Punishments of Authors and Books,
page 5 of 8
The New Haven magistrates had early given their word in favor of a whipping-post, in these terms:
“Stripes and whippings is a correction fit and proper in some cases where the offense is accompanied with childish or brutish folly, or rudeness, or with stubborn insolency or bestly cruelty, or with idle vagrancy, or for faults of like nature.”
In the “Pticuler” Court of Connecticut this entry appears. The “wounding” was of the spirit not of the body:
“May 12, 1668. Nicholas Wilton for wounding the wife of John Brooks, and Mary Wilton the wife of Nicholas Wilton, for contemptuous and reproachful terms by her put on one of the Assistants are adjudged she to be whipt 6 stripes upon the naked body next training day at Windsor and the said Nicholas is hereby disfranchised of his freedom in this Corporation, and to pay for the Horse and Man that came with him to the Court to-day, and for what damage he hath done to the said Brooks His wife, and sit in the stocks the same day his wife is to receive her punishment.”

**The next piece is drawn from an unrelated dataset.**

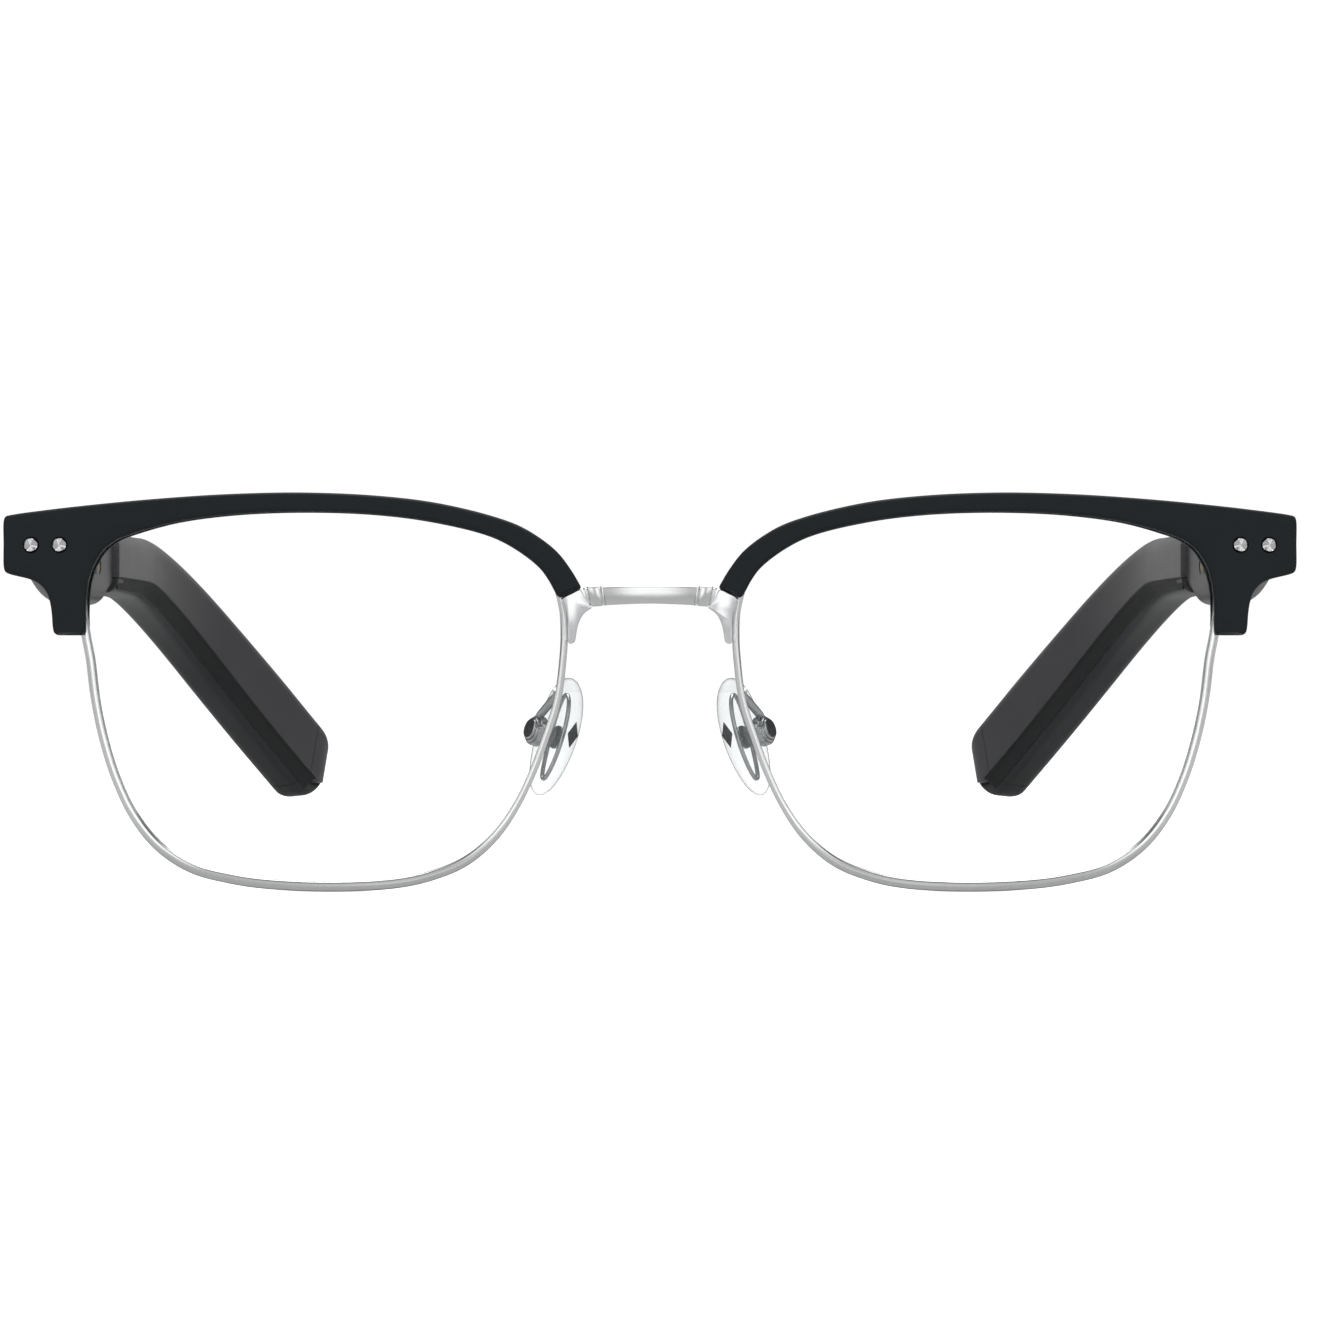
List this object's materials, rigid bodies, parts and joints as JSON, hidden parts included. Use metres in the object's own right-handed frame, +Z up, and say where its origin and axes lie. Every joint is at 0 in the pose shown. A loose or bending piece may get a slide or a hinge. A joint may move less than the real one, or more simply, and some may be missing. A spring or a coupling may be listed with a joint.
{
  "type": "smart glasses",
  "caption": "Browline smart glasses: dark upper brows, metal rims, clear lenses, swivel nose pads and two folding temples that hold the electronics.",
  "frame": {"origin": "middle of the bounding box's base: halfway across the front, halfway from the front to the ear tips, at the height of the rims' lowest point", "axes": "+X to the right seen from in front, +Y from the front back along the open temples, +Z up"},
  "size_m": [0.1454, 0.1502, 0.0445],
  "materials": {
    "brow": "satin blue-black moulding",
    "steel": "polished and brushed silver",
    "steel_dark": "dark etched grille",
    "lens": "clear polished lens",
    "silicone": "clear soft silicone",
    "temple": "dark grey satin moulding",
    "contact": "gold-plated contact",
    "flex": "amber polyimide film",
    "board": "green solder mask",
    "speaker": "black housing",
    "battery": "bare cell can"
  },
  "bodies": {
    "front": {"bridge_bar": "steel", "rim_right": "steel", "rim_lock_screw_right": "steel", "lens_right": "lens", "brow_right": "brow", "rivet_inner_right": "steel", "rivet_outer_right": "steel", "bridge_bracket_right": "steel", "pad_arm_right": "steel", "pad_screw_right": "steel", "hinge_front_leaf_right": "steel", "hinge_pin_right": "steel", "rim_left": "steel", "rim_lock_screw_left": "steel", "lens_left": "lens", "brow_left": "brow", "rivet_inner_left": "steel", "rivet_outer_left": "steel", "bridge_bracket_left": "steel", "pad_arm_left": "steel", "pad_screw_left": "steel", "hinge_front_leaf_left": "steel", "hinge_pin_left": "steel"},
    "temple_right": {"hinge_rear_leaf_right": "steel", "temple_screw_right": "steel", "temple_shell_right": "temple", "temple_cover_right": "temple", "charging_contact_front_right": "contact", "charging_contact_rear_right": "contact", "touch_flex_right": "flex", "circuit_board_right": "board", "microphone_right": "speaker", "speaker_right": "speaker", "speaker_grille_right": "steel_dark", "ear_piece_shell_right": "temple", "ear_piece_cover_right": "temple", "ear_piece_end_cap_right": "temple", "battery_right": "battery"},
    "pad_right": {"nose_pad_right": "silicone"},
    "temple_left": {"hinge_rear_leaf_left": "steel", "temple_screw_left": "steel", "temple_shell_left": "temple", "temple_cover_left": "temple", "charging_contact_front_left": "contact", "charging_contact_rear_left": "contact", "touch_flex_left": "flex", "circuit_board_left": "board", "microphone_left": "speaker", "speaker_left": "speaker", "speaker_grille_left": "steel_dark", "ear_piece_shell_left": "temple", "ear_piece_cover_left": "temple", "ear_piece_end_cap_left": "temple", "battery_left": "battery"},
    "pad_left": {"nose_pad_left": "silicone"}
  },
  "joints": [
    {"name": "temple_fold_right", "type": "hinge", "parent": "front", "child": "temple_right", "pos_m": [0.0669, -0.06232, 0.03895], "axis": [0, 0, 1], "range_deg": [0, 60]},
    {"name": "temple_fold_left", "type": "hinge", "parent": "front", "child": "temple_left", "pos_m": [-0.0669, -0.06232, 0.03895], "axis": [0, 0, -1], "range_deg": [0, 83]},
    {"name": "pad_rock_right", "type": "hinge", "parent": "front", "child": "pad_right", "pos_m": [0.013, -0.06692, 0.01795], "axis": [0.5072, 0.8603, 0.0509], "range_deg": [-10, 10]},
    {"name": "pad_rock_left", "type": "hinge", "parent": "front", "child": "pad_left", "pos_m": [-0.013, -0.06692, 0.01795], "axis": [-0.5072, 0.8603, 0.0509], "range_deg": [-10, 10]}
  ]
}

In New York a whipping-post was set up on the strand, in front of the Stadt Huys, under Dutch rule, and sentences were many. A few examples of the punishment under the Dutch may be given. A sailmaker, rioting in drink around New Amsterdam cut one Van Brugh on the jaw. He was sentenced to be fastened to a stake, severely scourged and a gash made in his left cheek, and to be banished. To the honor of Vrouw Van Brugh let me add that she requested the court that these penalties should not be carried out, or at any rate done in a closed room. One Van ter Goes for treasonable words of great flagrancy was brought with a rope round his neck to a half-gallows, whipped, branded and banished. Roger Cornelisen for theft was scourged in public, while Herman Barenson, similarly accused was so loud in his cries for mercy that he was punished with a rod in a room. From a New York newspaper, dated 1712, I learn that one woman at the whipping-post “created much amusement by her resistance” — which statement throws a keen light on the cold-blooded and brutal indifference of the times to human suffering.